L’équipe, entièrement basée en Suisse et principalement à Genève, compte aujourd’hui 28 personnes et pourrait déjà devenir opérationnelle telle qu’existante car elle suffit à couvrir toutes les fonctions bancaires. Nous la développerons, par la suite, en fonction de l’évolution des besoins et du retour de la clientèle. La pandémie nous a contraints au travail à distance mais nous avons hâte de réunir toute l'équipe sous un même toit.

Reyl et Alpian sont deux entités bien distinctes
et gérées complètement séparément.
Sur quelle technologie la plateforme est-t-elle basée?

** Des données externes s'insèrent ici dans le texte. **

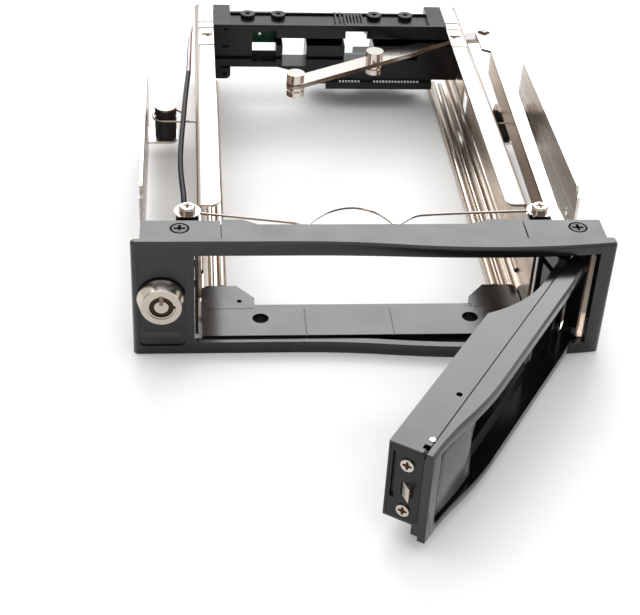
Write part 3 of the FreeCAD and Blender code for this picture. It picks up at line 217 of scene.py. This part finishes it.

L’essentiel de nos systèmes a été développé en interne car il nous fallait quelque chose d'unique. Tout a été construit de manière à être en parfaite adéquation avec les futurs clients au terme de centaines d’interviews où nous avons interrogé des profils très différents pour savoir ce qu’ils attendaient d’une banque … et de leur vie. Nous y avons d’ailleurs appris que beaucoup de nos hypothèses de départ étaient fausses. Toutefois, pour ce qui touche au core banking, nous avons choisi de travailler avec Temenos.  

L'onboarding sera-t-il numérique?

Oui, entièrement. Une expérience simple et agréable de 10 minutes ou moins, y compris la vérification de l'identité, et entièrement conforme au règlement en vigueur. Par contre, en cas d’alerte, les procédures de vérification prendront plus de temps car nous entendons appliquer une politique très stricte en matière de blanchiment d'argent et établir des standards pour les banques numériques à cet égard.

Le groupe Reyl restera-t-il un partenaire clé?

Sans aucun doute puisqu’il collaborera avec notre équipe d'investissement sur les mandats discrétionnaires. D'autres synergies seront également possibles dans le futur. Mais Reyl et Alpian sont deux entités bien distinctes et gérées complètement séparément.